__Dataset rows__:

-- start --

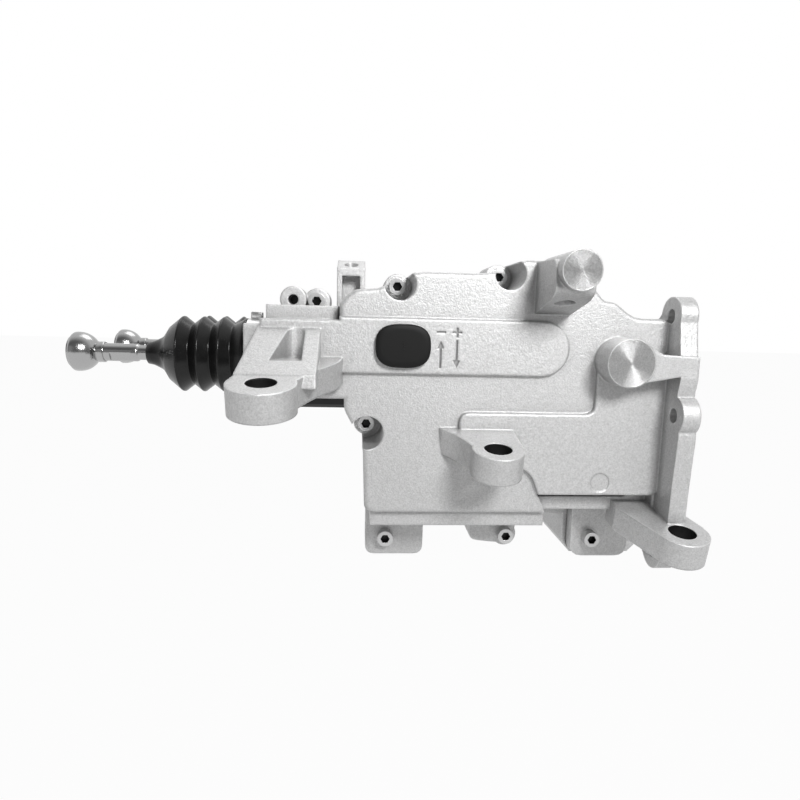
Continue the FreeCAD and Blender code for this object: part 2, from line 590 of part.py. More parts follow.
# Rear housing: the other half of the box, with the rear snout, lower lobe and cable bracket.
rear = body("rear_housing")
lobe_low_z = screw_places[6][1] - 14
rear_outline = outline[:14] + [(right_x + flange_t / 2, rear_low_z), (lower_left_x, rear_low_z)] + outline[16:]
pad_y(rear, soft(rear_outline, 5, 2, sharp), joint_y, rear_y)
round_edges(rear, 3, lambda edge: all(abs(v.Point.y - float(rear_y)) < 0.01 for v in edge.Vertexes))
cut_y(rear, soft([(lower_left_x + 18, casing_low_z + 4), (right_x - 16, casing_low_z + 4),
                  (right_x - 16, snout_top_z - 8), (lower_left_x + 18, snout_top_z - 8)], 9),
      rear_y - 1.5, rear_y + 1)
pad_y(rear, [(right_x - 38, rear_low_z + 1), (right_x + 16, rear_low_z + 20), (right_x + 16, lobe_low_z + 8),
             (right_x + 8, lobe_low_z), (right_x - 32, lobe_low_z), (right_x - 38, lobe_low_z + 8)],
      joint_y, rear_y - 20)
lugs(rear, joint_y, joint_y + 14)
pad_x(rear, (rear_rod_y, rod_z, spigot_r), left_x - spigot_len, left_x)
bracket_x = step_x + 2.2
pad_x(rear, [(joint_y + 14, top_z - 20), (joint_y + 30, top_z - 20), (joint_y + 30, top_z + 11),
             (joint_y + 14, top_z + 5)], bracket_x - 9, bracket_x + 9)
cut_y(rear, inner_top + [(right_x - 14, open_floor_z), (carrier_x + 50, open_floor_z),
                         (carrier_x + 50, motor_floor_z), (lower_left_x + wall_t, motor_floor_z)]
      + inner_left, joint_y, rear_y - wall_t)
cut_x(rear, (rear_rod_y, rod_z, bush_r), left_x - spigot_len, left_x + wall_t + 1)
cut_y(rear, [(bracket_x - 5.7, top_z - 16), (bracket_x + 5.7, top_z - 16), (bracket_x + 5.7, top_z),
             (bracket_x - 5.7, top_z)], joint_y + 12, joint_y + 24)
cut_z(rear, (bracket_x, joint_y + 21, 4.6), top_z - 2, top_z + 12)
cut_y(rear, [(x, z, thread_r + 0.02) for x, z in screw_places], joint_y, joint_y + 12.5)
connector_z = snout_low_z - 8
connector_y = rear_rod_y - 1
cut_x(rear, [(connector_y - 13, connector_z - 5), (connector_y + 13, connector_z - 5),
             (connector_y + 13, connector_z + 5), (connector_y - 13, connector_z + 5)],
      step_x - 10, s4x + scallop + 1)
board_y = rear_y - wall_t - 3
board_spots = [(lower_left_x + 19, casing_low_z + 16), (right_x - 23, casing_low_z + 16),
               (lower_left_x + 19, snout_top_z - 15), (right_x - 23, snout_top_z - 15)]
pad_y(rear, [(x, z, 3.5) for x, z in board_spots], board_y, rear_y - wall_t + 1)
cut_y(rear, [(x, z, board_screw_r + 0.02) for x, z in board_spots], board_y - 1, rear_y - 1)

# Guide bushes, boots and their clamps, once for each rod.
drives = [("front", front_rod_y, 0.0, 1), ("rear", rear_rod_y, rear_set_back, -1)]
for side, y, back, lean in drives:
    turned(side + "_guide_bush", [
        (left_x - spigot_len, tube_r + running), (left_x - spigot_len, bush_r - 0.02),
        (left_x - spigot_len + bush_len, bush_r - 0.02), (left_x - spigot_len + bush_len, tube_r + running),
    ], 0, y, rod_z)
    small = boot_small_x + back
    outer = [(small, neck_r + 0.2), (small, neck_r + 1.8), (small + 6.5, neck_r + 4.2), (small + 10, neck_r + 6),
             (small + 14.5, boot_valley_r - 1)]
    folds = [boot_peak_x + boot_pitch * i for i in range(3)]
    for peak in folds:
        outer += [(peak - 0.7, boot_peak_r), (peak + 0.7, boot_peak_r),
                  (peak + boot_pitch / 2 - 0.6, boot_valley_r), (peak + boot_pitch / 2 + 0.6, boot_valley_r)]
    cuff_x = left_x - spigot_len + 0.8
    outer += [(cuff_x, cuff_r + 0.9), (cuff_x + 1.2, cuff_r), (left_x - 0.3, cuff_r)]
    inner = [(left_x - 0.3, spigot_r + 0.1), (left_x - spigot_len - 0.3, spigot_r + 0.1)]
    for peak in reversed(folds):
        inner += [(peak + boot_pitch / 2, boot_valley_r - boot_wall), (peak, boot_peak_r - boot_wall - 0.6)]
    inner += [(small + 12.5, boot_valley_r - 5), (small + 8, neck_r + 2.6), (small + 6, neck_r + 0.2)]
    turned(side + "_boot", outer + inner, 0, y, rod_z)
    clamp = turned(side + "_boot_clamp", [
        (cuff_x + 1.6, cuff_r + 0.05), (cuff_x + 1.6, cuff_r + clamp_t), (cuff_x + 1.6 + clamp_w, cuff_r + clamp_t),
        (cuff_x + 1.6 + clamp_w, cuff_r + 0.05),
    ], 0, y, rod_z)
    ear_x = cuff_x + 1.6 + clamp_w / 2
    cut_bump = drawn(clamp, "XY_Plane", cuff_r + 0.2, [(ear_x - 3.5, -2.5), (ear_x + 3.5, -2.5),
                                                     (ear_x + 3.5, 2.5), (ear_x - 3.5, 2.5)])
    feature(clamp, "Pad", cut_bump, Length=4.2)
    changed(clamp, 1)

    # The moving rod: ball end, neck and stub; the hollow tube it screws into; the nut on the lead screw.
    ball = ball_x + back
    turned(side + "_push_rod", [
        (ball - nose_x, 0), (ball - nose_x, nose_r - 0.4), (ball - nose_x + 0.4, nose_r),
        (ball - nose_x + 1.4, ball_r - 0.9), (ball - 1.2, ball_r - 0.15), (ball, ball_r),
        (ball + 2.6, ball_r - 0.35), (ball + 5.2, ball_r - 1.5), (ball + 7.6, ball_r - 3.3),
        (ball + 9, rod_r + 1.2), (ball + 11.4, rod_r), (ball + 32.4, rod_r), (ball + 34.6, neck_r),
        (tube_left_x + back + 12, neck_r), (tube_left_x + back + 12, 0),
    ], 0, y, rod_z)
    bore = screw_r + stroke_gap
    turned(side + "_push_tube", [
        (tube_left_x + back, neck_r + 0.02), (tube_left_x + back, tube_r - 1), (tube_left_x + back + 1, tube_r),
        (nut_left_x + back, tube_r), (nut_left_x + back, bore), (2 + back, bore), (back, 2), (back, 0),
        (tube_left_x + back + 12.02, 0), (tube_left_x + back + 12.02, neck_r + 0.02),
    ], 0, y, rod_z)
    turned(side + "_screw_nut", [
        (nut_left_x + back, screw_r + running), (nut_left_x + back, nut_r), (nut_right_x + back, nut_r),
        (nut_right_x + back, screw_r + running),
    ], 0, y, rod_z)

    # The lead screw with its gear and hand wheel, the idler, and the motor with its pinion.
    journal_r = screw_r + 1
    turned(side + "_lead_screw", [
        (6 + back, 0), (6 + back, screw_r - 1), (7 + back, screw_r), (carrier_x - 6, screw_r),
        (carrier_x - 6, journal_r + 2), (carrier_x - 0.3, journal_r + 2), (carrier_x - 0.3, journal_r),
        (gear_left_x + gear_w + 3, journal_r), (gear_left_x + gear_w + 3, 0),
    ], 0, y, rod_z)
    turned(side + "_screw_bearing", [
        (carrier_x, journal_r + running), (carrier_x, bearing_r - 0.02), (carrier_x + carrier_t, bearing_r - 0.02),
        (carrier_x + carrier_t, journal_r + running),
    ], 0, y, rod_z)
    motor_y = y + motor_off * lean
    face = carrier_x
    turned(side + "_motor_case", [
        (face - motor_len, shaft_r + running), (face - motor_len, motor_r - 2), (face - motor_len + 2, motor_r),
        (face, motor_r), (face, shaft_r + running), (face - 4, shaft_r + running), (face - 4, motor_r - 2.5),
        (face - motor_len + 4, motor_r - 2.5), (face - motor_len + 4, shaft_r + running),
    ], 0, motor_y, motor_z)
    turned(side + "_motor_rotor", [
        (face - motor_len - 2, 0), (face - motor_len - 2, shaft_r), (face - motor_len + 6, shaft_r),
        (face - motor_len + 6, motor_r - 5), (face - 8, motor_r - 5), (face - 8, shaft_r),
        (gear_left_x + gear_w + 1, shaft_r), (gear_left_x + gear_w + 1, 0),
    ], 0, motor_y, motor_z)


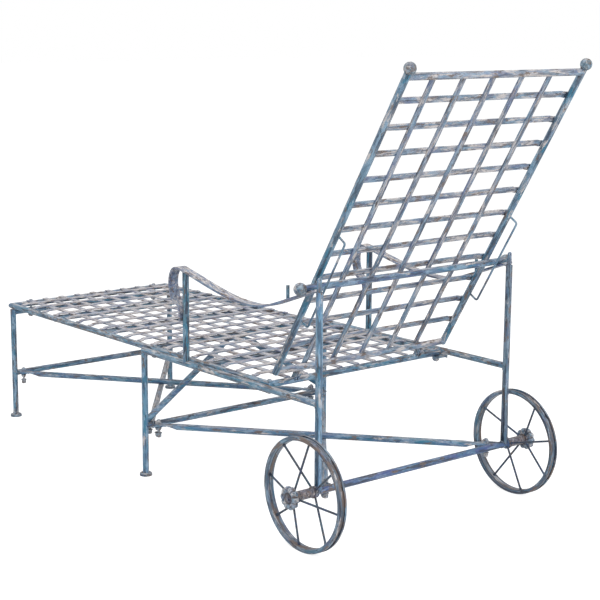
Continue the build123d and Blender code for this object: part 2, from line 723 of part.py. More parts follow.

-- end --

__GIVEN INSTRUCTION__:
Tell how many lines of the records above hold the string "parts". Give no other text.

__SOLUTION TO THIS PROBLEM__:
2